Start of GIVEN ENTRIES

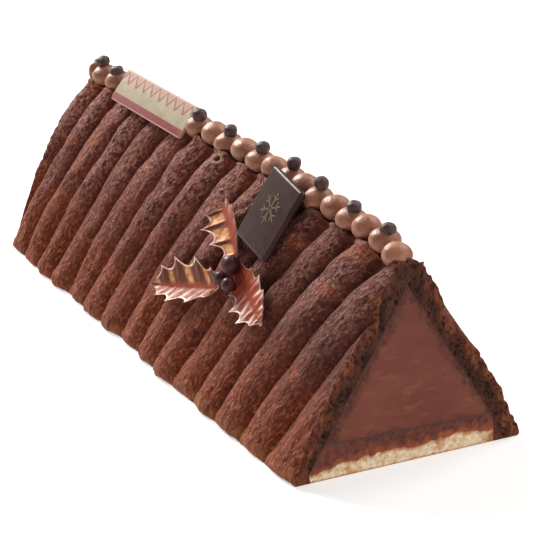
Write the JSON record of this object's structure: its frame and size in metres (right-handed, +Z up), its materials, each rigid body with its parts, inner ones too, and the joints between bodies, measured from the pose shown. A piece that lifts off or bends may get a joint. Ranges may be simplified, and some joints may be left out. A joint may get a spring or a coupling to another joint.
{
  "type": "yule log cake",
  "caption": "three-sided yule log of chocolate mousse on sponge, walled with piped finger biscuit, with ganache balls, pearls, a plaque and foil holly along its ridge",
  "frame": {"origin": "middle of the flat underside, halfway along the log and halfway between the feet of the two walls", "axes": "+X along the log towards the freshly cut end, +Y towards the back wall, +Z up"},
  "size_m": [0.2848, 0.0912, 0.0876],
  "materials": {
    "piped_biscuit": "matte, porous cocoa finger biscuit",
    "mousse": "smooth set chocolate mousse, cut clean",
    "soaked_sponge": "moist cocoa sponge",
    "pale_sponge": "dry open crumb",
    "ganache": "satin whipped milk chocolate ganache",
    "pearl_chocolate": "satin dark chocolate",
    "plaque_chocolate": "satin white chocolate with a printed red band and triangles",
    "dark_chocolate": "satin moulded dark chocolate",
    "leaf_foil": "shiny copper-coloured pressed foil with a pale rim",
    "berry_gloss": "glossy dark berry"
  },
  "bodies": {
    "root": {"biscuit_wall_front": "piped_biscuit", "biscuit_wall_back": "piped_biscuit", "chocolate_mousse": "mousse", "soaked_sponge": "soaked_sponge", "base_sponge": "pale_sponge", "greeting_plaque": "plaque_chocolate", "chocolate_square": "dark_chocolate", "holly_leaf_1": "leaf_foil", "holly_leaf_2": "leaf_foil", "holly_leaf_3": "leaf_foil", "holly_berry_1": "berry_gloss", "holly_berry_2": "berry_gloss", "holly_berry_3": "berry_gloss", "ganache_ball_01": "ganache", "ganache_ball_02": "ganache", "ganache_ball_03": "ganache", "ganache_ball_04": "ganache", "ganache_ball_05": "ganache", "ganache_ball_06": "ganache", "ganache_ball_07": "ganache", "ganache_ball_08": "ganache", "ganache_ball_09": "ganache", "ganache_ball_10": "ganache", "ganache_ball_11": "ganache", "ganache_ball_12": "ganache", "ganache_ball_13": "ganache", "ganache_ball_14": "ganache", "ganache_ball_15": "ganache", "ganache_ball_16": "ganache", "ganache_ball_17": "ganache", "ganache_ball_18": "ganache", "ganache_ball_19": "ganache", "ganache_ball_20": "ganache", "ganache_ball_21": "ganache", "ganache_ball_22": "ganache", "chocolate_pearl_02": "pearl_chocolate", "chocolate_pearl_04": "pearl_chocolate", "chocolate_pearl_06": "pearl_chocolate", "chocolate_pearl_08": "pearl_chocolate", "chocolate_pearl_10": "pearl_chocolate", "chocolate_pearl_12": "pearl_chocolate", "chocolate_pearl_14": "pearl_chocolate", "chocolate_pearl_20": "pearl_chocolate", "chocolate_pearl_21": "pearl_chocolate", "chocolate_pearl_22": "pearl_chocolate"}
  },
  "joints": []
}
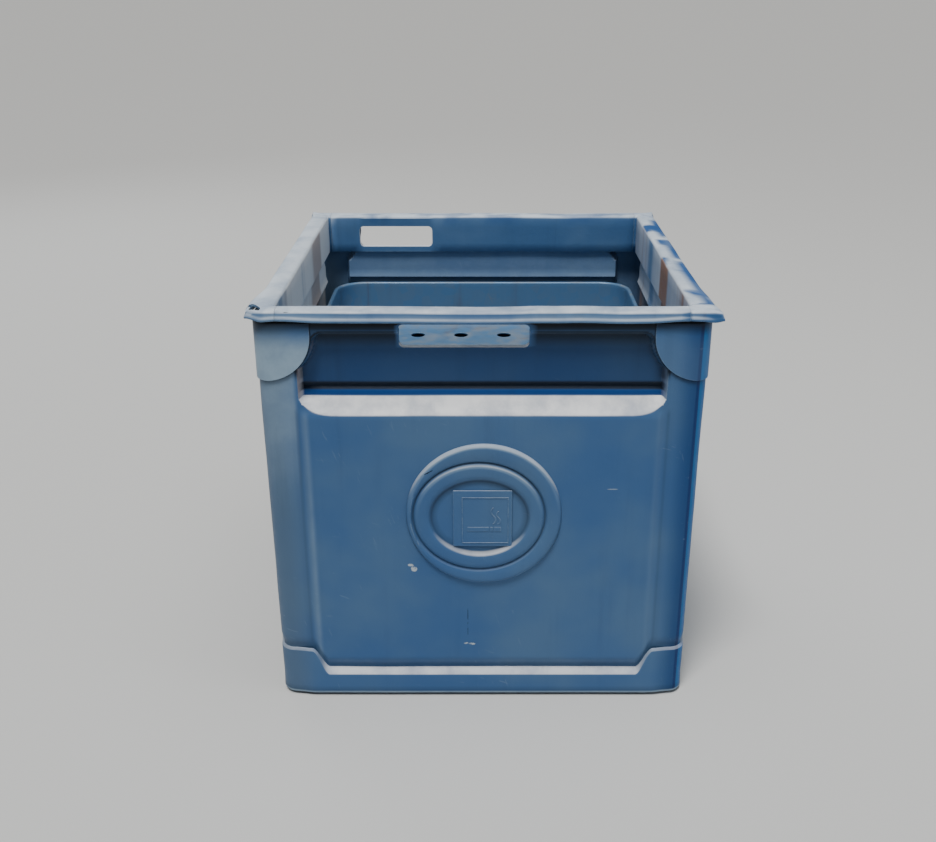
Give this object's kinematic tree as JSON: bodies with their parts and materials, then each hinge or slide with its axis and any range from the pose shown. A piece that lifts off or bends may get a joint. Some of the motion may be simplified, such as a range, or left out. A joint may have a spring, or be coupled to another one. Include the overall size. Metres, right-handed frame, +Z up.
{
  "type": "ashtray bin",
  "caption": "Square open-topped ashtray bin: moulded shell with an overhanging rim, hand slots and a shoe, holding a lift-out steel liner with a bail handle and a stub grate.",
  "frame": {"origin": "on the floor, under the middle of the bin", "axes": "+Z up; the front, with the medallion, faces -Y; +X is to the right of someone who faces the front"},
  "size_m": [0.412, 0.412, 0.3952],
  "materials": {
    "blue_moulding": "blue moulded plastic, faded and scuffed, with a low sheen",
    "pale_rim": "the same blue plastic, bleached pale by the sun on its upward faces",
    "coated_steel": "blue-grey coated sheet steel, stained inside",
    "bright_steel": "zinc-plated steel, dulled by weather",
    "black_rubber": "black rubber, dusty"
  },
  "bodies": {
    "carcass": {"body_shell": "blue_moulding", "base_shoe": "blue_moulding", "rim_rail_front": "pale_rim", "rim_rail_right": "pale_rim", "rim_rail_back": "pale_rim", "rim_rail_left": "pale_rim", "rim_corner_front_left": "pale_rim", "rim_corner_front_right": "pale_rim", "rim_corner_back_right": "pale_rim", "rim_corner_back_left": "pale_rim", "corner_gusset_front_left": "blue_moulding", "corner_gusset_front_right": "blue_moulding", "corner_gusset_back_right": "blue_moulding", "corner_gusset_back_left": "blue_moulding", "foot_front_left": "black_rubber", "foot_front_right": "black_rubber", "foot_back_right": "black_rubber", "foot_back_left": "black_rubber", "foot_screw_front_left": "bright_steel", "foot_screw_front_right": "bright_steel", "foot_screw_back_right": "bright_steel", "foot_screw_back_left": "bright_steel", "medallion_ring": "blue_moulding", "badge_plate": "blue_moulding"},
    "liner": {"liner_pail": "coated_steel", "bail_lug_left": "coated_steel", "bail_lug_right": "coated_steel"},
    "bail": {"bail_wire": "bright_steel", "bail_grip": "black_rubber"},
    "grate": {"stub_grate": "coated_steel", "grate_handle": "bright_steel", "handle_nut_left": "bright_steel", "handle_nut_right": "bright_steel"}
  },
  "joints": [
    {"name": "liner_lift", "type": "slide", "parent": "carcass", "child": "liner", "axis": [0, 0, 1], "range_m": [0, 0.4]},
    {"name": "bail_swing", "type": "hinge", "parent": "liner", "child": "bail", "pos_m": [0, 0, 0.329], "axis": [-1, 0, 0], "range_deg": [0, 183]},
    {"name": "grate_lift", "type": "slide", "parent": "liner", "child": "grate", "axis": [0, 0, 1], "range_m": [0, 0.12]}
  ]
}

End of GIVEN ENTRIES

TO BE DONE. Return the material in full, exactly as shown.

RESULT BELOW.
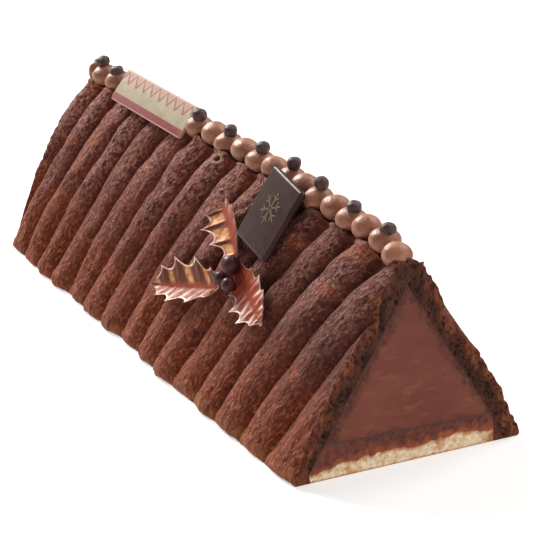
Write the JSON record of this object's structure: its frame and size in metres (right-handed, +Z up), its materials, each rigid body with its parts, inner ones too, and the joints between bodies, measured from the pose shown. A piece that lifts off or bends may get a joint. Ranges may be simplified, and some joints may be left out. A joint may get a spring or a coupling to another joint.
{
  "type": "yule log cake",
  "caption": "three-sided yule log of chocolate mousse on sponge, walled with piped finger biscuit, with ganache balls, pearls, a plaque and foil holly along its ridge",
  "frame": {"origin": "middle of the flat underside, halfway along the log and halfway between the feet of the two walls", "axes": "+X along the log towards the freshly cut end, +Y towards the back wall, +Z up"},
  "size_m": [0.2848, 0.0912, 0.0876],
  "materials": {
    "piped_biscuit": "matte, porous cocoa finger biscuit",
    "mousse": "smooth set chocolate mousse, cut clean",
    "soaked_sponge": "moist cocoa sponge",
    "pale_sponge": "dry open crumb",
    "ganache": "satin whipped milk chocolate ganache",
    "pearl_chocolate": "satin dark chocolate",
    "plaque_chocolate": "satin white chocolate with a printed red band and triangles",
    "dark_chocolate": "satin moulded dark chocolate",
    "leaf_foil": "shiny copper-coloured pressed foil with a pale rim",
    "berry_gloss": "glossy dark berry"
  },
  "bodies": {
    "root": {"biscuit_wall_front": "piped_biscuit", "biscuit_wall_back": "piped_biscuit", "chocolate_mousse": "mousse", "soaked_sponge": "soaked_sponge", "base_sponge": "pale_sponge", "greeting_plaque": "plaque_chocolate", "chocolate_square": "dark_chocolate", "holly_leaf_1": "leaf_foil", "holly_leaf_2": "leaf_foil", "holly_leaf_3": "leaf_foil", "holly_berry_1": "berry_gloss", "holly_berry_2": "berry_gloss", "holly_berry_3": "berry_gloss", "ganache_ball_01": "ganache", "ganache_ball_02": "ganache", "ganache_ball_03": "ganache", "ganache_ball_04": "ganache", "ganache_ball_05": "ganache", "ganache_ball_06": "ganache", "ganache_ball_07": "ganache", "ganache_ball_08": "ganache", "ganache_ball_09": "ganache", "ganache_ball_10": "ganache", "ganache_ball_11": "ganache", "ganache_ball_12": "ganache", "ganache_ball_13": "ganache", "ganache_ball_14": "ganache", "ganache_ball_15": "ganache", "ganache_ball_16": "ganache", "ganache_ball_17": "ganache", "ganache_ball_18": "ganache", "ganache_ball_19": "ganache", "ganache_ball_20": "ganache", "ganache_ball_21": "ganache", "ganache_ball_22": "ganache", "chocolate_pearl_02": "pearl_chocolate", "chocolate_pearl_04": "pearl_chocolate", "chocolate_pearl_06": "pearl_chocolate", "chocolate_pearl_08": "pearl_chocolate", "chocolate_pearl_10": "pearl_chocolate", "chocolate_pearl_12": "pearl_chocolate", "chocolate_pearl_14": "pearl_chocolate", "chocolate_pearl_20": "pearl_chocolate", "chocolate_pearl_21": "pearl_chocolate", "chocolate_pearl_22": "pearl_chocolate"}
  },
  "joints": []
}
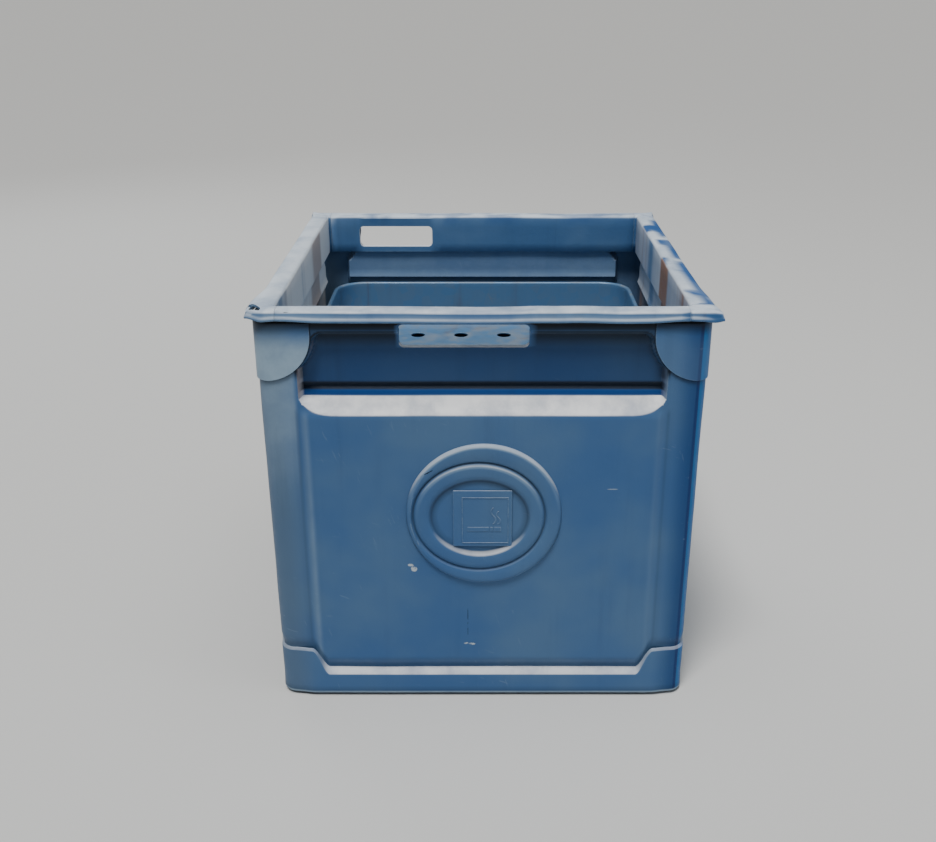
Give this object's kinematic tree as JSON: bodies with their parts and materials, then each hinge or slide with its axis and any range from the pose shown. A piece that lifts off or bends may get a joint. Some of the motion may be simplified, such as a range, or left out. A joint may have a spring, or be coupled to another one. Include the overall size. Metres, right-handed frame, +Z up.
{
  "type": "ashtray bin",
  "caption": "Square open-topped ashtray bin: moulded shell with an overhanging rim, hand slots and a shoe, holding a lift-out steel liner with a bail handle and a stub grate.",
  "frame": {"origin": "on the floor, under the middle of the bin", "axes": "+Z up; the front, with the medallion, faces -Y; +X is to the right of someone who faces the front"},
  "size_m": [0.412, 0.412, 0.3952],
  "materials": {
    "blue_moulding": "blue moulded plastic, faded and scuffed, with a low sheen",
    "pale_rim": "the same blue plastic, bleached pale by the sun on its upward faces",
    "coated_steel": "blue-grey coated sheet steel, stained inside",
    "bright_steel": "zinc-plated steel, dulled by weather",
    "black_rubber": "black rubber, dusty"
  },
  "bodies": {
    "carcass": {"body_shell": "blue_moulding", "base_shoe": "blue_moulding", "rim_rail_front": "pale_rim", "rim_rail_right": "pale_rim", "rim_rail_back": "pale_rim", "rim_rail_left": "pale_rim", "rim_corner_front_left": "pale_rim", "rim_corner_front_right": "pale_rim", "rim_corner_back_right": "pale_rim", "rim_corner_back_left": "pale_rim", "corner_gusset_front_left": "blue_moulding", "corner_gusset_front_right": "blue_moulding", "corner_gusset_back_right": "blue_moulding", "corner_gusset_back_left": "blue_moulding", "foot_front_left": "black_rubber", "foot_front_right": "black_rubber", "foot_back_right": "black_rubber", "foot_back_left": "black_rubber", "foot_screw_front_left": "bright_steel", "foot_screw_front_right": "bright_steel", "foot_screw_back_right": "bright_steel", "foot_screw_back_left": "bright_steel", "medallion_ring": "blue_moulding", "badge_plate": "blue_moulding"},
    "liner": {"liner_pail": "coated_steel", "bail_lug_left": "coated_steel", "bail_lug_right": "coated_steel"},
    "bail": {"bail_wire": "bright_steel", "bail_grip": "black_rubber"},
    "grate": {"stub_grate": "coated_steel", "grate_handle": "bright_steel", "handle_nut_left": "bright_steel", "handle_nut_right": "bright_steel"}
  },
  "joints": [
    {"name": "liner_lift", "type": "slide", "parent": "carcass", "child": "liner", "axis": [0, 0, 1], "range_m": [0, 0.4]},
    {"name": "bail_swing", "type": "hinge", "parent": "liner", "child": "bail", "pos_m": [0, 0, 0.329], "axis": [-1, 0, 0], "range_deg": [0, 183]},
    {"name": "grate_lift", "type": "slide", "parent": "liner", "child": "grate", "axis": [0, 0, 1], "range_m": [0, 0.12]}
  ]
}